Another major shortcoming of these apps – with the exception of Met Office – is their focus on rainfall and temperature. This is most apparent in Dark Sky, which gives no information at all about wind, fog, and other important and sometimes life-endangering weather. Not only can these have major impact on us and our activities, but they also modify our perception of air temperature: the ‘wind chill effect’, for example.
How can you do better?
When used as a learning tool rather than a simple forecast, the information provided by these apps can help you to come to understand the weather better. However you also need access to more resources, including:
- numerical medium-range forecast charts, the only ones that are free,
- derived wind forecasts,
- lightning strikes worldwide,
- observation; there is nothing to beat correlation between what is happening in the sky and on the ground beneath with rainfall radar and satellite data.

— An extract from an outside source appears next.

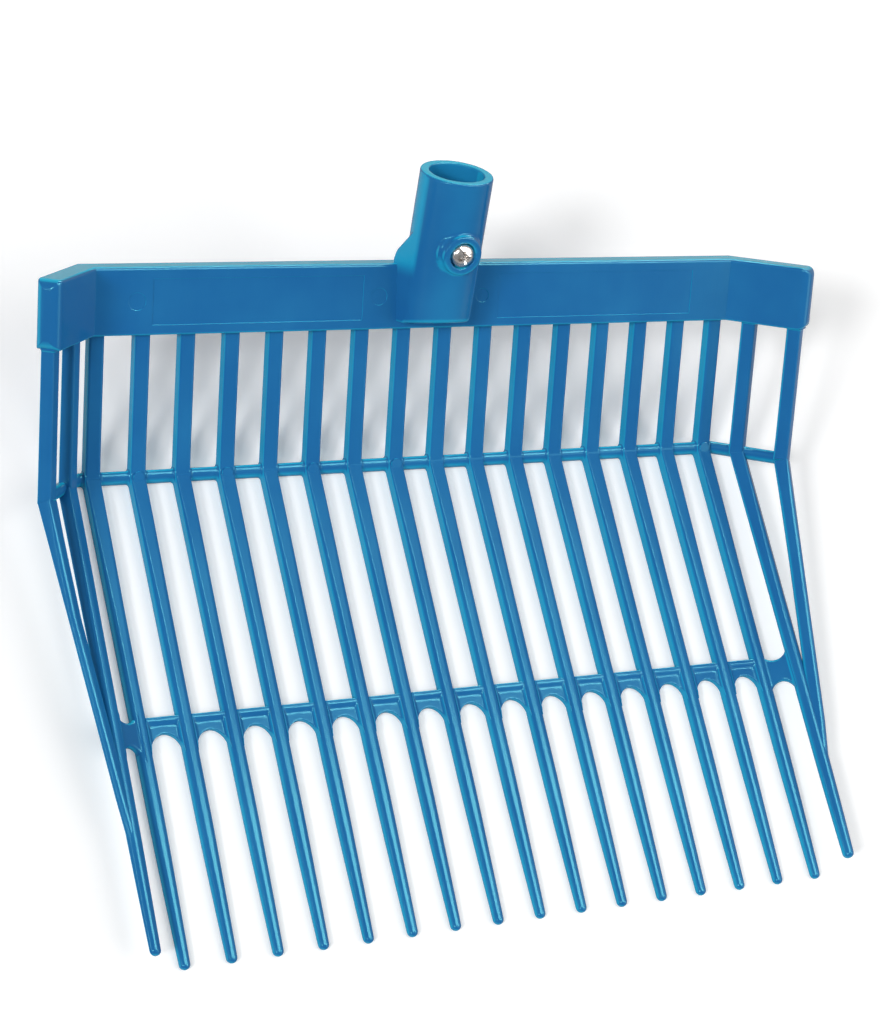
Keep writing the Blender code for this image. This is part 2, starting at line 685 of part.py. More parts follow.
def turned(mesh, profile, sides):
    """Add a closed ring turned about local Z from (radius, height) points."""
    loops = []
    for step in range(sides):
        angle = math.tau * step / sides
        loops.append([mesh.verts.new((r * math.cos(angle), r * math.sin(angle), z)) for r, z in profile])
    faces = []
    for index, ring in enumerate(loops):
        after = loops[(index + 1) % sides]
        for point in range(len(profile)):
            other = (point + 1) % len(profile)
            faces.append(mesh.faces.new((ring[point], ring[other], after[other], after[point])))
    bmesh.ops.recalc_face_normals(mesh, faces=faces)


def screw_frame():
    """Return the frame of the screw: origin on the socket's axis, Z out of the front boss."""
    turn = Matrix((ACROSS, SCREW_AXIS.cross(ACROSS), SCREW_AXIS)).transposed()
    return Matrix.Translation(socket_point(SCREW_AT)) @ turn.to_4x4()


def make_screw(steel, pose):
    """Build the pan-head screw with its cross recess."""
    seat = FRONT_BOSS_REACH - FRONT_BOSS_SINK + SEAT_GAP
    mesh = bmesh.new()
    sides = 32
    tip = seat - SCREW_LENGTH
    rings = [(SCREW_RADIUS - SCREW_TIP_CHAMFER, tip), (SCREW_RADIUS, tip + SCREW_TIP_CHAMFER),
             (SCREW_RADIUS, seat), (SCREW_HEAD_RADIUS, seat)]
    for degrees in (0, 20, 40, 60, 78):
        angle = math.radians(degrees)
        rings.append((SCREW_HEAD_RADIUS * math.cos(angle),
                      mix(seat + SCREW_HEAD_BRIM, seat + SCREW_HEAD_HEIGHT, math.sin(angle))))
    loops = []
    for radius, height in rings:
        turns = [math.tau * step / sides for step in range(sides)]
        loops.append([Vector((radius * math.cos(t), radius * math.sin(t), height)) for t in turns])
    add_loft(mesh, loops)
    screw = finish_object("fixing_screw", mesh, steel, pose)
    cross = bmesh.new()
    half = CROSS_RECESS_LENGTH / 2
    slim = CROSS_RECESS_WIDTH / 2
    top = seat + SCREW_HEAD_HEIGHT
    outline = [(half, -slim), (half, slim), (slim, slim), (slim, half), (-slim, half), (-slim, slim),
               (-half, slim), (-half, -slim), (-slim, -slim), (-slim, -half), (slim, -half), (slim, -slim)]
    wide = [Vector((x, y, top + CUTTER_PAST)) for x, y in outline]
    narrow = [Vector((x * CROSS_RECESS_TAPER, y * CROSS_RECESS_TAPER, top - CROSS_RECESS_DEPTH))
              for x, y in outline]
    add_loft(cross, [narrow, wide])
    boolean(screw, finish_object("cross_recess", cross, steel, pose), "DIFFERENCE")
    return screw


def make_washer(steel, pose):
    """Build the flat washer against the rear boss."""
    face = -(REAR_BOSS_REACH + SEAT_GAP)
    mesh = bmesh.new()
    hole = SCREW_HOLE_RADIUS
    back = face - WASHER_THICKNESS
    turned(mesh, [(hole, face), (WASHER_RADIUS - WASHER_EDGE, face), (WASHER_RADIUS, face - WASHER_EDGE),
                  (WASHER_RADIUS, back + WASHER_EDGE), (WASHER_RADIUS - WASHER_EDGE, back), (hole, back)], 32)
    return finish_object("flat_washer", mesh, steel, pose)


def make_nut(steel, pose):
    """Build the hexagon lock nut with the collar that holds its insert."""
    face = -(REAR_BOSS_REACH + SEAT_GAP + WASHER_THICKNESS + SEAT_GAP)
    corner = NUT_ACROSS_FLATS / 2 / math.cos(math.pi / 6)
    mesh = bmesh.new()
    hexagon = [Vector((corner * math.cos(math.tau * k / 6), corner * math.sin(math.tau * k / 6), 0.0))
               for k in range(6)]
    add_prism(mesh, hexagon, UP * face, UP * (face - NUT_HEX_HEIGHT))
    collar_start = UP * (face - NUT_HEX_HEIGHT / 2)
    add_cylinder(mesh, collar_start, UP * (face - NUT_HEIGHT), NUT_COLLAR_RADIUS, 32)
    nut = finish_object("lock_nut", mesh, steel, pose)
    cuts = bmesh.new()
    rear = face - NUT_HEIGHT - CUTTER_PAST
    add_cylinder(cuts, UP * (face + CUTTER_PAST), UP * rear, SCREW_HOLE_RADIUS, 24)
    pocket = INSERT_HEIGHT + SEAT_GAP
    add_cylinder(cuts, UP * (face - NUT_HEIGHT + pocket), UP * rear, INSERT_RADIUS + SEAT_GAP / 2, 32)
    boolean(nut, finish_object("nut_cuts", cuts, steel, pose), "DIFFERENCE")
    return nut


def make_insert(nylon, pose):
    """Build the nylon ring in the lock nut's collar."""
    rear = -(REAR_BOSS_REACH + SEAT_GAP + WASHER_THICKNESS + SEAT_GAP + NUT_HEIGHT)
    mesh = bmesh.new()
    hole = SCREW_HOLE_RADIUS
    front = rear + INSERT_HEIGHT
    turned(mesh, [(hole, rear), (INSERT_RADIUS, rear), (INSERT_RADIUS, front), (hole, front)], 32)
    return finish_object("nut_insert", mesh, nylon, pose)


def lay_on_floor(pieces, pose):
    """Lay the head on the backs of its tines, with its box centred on the origin."""
    pose.rotation_euler = (KNEE_ANGLE - math.pi / 2, 0.0, 0.0)
    bpy.context.view_layer.update()
    graph = bpy.context.evaluated_depsgraph_get()
    corners = []
    for piece in pieces:
        shape = piece.evaluated_get(graph)
        corners += [shape.matrix_world @ vertex.co for vertex in shape.data.vertices]
    low = [min(corner[axis] for corner in corners) for axis in range(3)]
    high = [max(corner[axis] for corner in corners) for axis in range(3)]
    pose.location = (-(low[0] + high[0]) / 2, -(low[1] + high[1]) / 2, -low[2])


def main():
    """Build the fork head and its fastening."""
    clear_scene()
    plastic = plain_material("blue_polycarbonate", (0.011, 0.135, 0.37), 0.25, 0.0)
    steel = plain_material("polished_steel", (0.72, 0.70, 0.68), 0.18, 1.0)
    nylon = plain_material("white_nylon", (0.75, 0.76, 0.74), 0.45, 0.0)
    pose = bpy.data.objects.new("floor_pose", None)
    bpy.context.collection.objects.link(pose)
    screw_line = bpy.data.objects.new("screw_line", None)
    bpy.context.collection.objects.link(screw_line)
    screw_line.parent = pose
    screw_line.matrix_local = screw_frame()
    head, socket = make_fork_head(plastic)
    for name in ("fork_head", "handle_socket", "header_pockets", "moulding_stock", "socket_cuts",
                 "screw_cut", "block_room", "block_limit"):
        bpy.data.objects[name].parent = pose
    pieces = [head, socket, make_screw(steel, screw_line), make_washer(steel, screw_line),
              make_nut(steel, screw_line), make_insert(nylon, screw_line)]
    lay_on_floor(pieces, pose)


main()
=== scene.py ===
"""Blue moulded bedding fork head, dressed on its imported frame.

The head is one glossy moulding, drawn here with its rounded edges and fillets,
and a polished screw, washer and lock nut that hold a handle in its socket.
Every shape is drawn upright in metres, with the header standing and its lower
edge at Z = 0, and is then laid on the floor as the frame lies.
"""

from __future__ import annotations

import logging
import math
from collections.abc import Sequence
from dataclasses import dataclass
from enum import Enum

import bmesh
import bpy
import numpy as np
from mathutils import Matrix, Vector


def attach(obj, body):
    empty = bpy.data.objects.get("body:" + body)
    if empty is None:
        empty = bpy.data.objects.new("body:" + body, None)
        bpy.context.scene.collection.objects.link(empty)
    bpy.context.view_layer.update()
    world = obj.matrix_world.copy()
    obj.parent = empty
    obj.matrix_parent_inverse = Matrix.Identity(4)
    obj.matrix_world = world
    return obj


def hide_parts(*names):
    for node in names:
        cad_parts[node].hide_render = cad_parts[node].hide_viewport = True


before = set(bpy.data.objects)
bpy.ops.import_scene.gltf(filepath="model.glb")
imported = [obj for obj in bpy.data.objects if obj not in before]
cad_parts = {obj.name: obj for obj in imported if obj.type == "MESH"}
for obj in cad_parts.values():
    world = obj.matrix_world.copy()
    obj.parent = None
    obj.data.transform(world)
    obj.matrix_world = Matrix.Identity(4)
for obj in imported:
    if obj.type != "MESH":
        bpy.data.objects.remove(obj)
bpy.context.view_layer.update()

LOG = logging.getLogger("fork_head")
MM = 0.001
UP = Vector((0.0, 0.0, 1.0))
ACROSS = Vector((1.0, 0.0, 0.0))
FORWARD = Vector((0.0, -1.0, 0.0))
STILL = Matrix.Identity(4)
SHARP_ANGLE = math.radians(38)
PAINTED_LIGHT_ATTRIBUTE = "painted_facing_light"
SOCKET_NAME = "handle_tube"

Pair = tuple[float, float]
Triple = tuple[float, float, float]
Ring = list[Vector]
Object = bpy.types.Object
Material = bpy.types.Material
Socket = bpy.types.NodeSocket


class Slot(Enum):
    """The record's material slots."""

    MOULDING = "blue_moulding"
    STEEL = "polished_steel"
    NYLON = "white_nylon"


class Side(Enum):
    """The two wings of the head."""

    LEFT = -1
    RIGHT = 1


def mix(low: float, high: float, share: float) -> float:
    """Return the value at a share of the way from low to high."""
    return low + (high - low) * share


def ease(share: float) -> float:
    """Return a share that starts and ends slowly."""
    return 0.5 - 0.5 * math.cos(math.pi * share)


def arc(centre: Pair, radius: float, first: float, last: float, steps: int) -> list[Pair]:
    """Return the steps + 1 points of an arc about a centre, between two angles in degrees."""
    turns = [math.radians(mix(first, last, step / steps)) for step in range(steps + 1)]
    return [(centre[0] + radius * math.cos(turn), centre[1] + radius * math.sin(turn)) for turn in turns]


def circle(radius: float, height: float, sides: int) -> Ring:
    """Return a level ring of points about Z."""
    turns = [math.tau * step / sides for step in range(sides)]
    return [Vector((radius * math.cos(turn), radius * math.sin(turn), height)) for turn in turns]


def fillet(distance: float, radius: float) -> float:
    """Return how far a fillet stands proud.

    Args:
        distance: the distance from the corner.
        radius: the fillet's radius.

    Returns:
        The rise, which is 0 past the fillet.
    """
    if distance >= radius:
        return 0.0
    return radius - math.sqrt(radius**2 - (radius - max(distance, 0.0)) ** 2)


def face_normal(across: Vector, along: Vector) -> Vector:
    """Return the unit normal of two directions that faces the front of the basket."""
    normal = across.cross(along).normalized()
    return normal if normal.y < 0 else -normal


@dataclass(frozen=True)
class Run:
    """A straight run of the moulding: a start on its back face and three directions."""

    start: Vector
    along: Vector
    across: Vector
    front: Vector

    def point(self, distance: float, side: float, rise: float) -> Vector:
        """Return the point at a distance along, to a side, and in front of the back face."""
        return self.start + self.along * distance + self.across * side + self.front * rise

    def ring(self, distance: float, section: Sequence[Pair]) -> Ring:
        """Return a section's ring at a distance along."""
        return [self.point(distance, side, rise) for side, rise in section]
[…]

It is worth taking the time to understand how to use rainfall radar and satellite data from the UK Met Office and the above resources to produce your own local forecasts – my third option.
Each of these apps is good, but constrained by the underlying data and our limited ability to forecast the weather.
Whichever you decide to use, remember that they will still be wrong quite often, usually when the weather is being least predictable.
In other words, the only thing that you can be certain about is uncertainty, and the need to take a mac, whatever is forecast.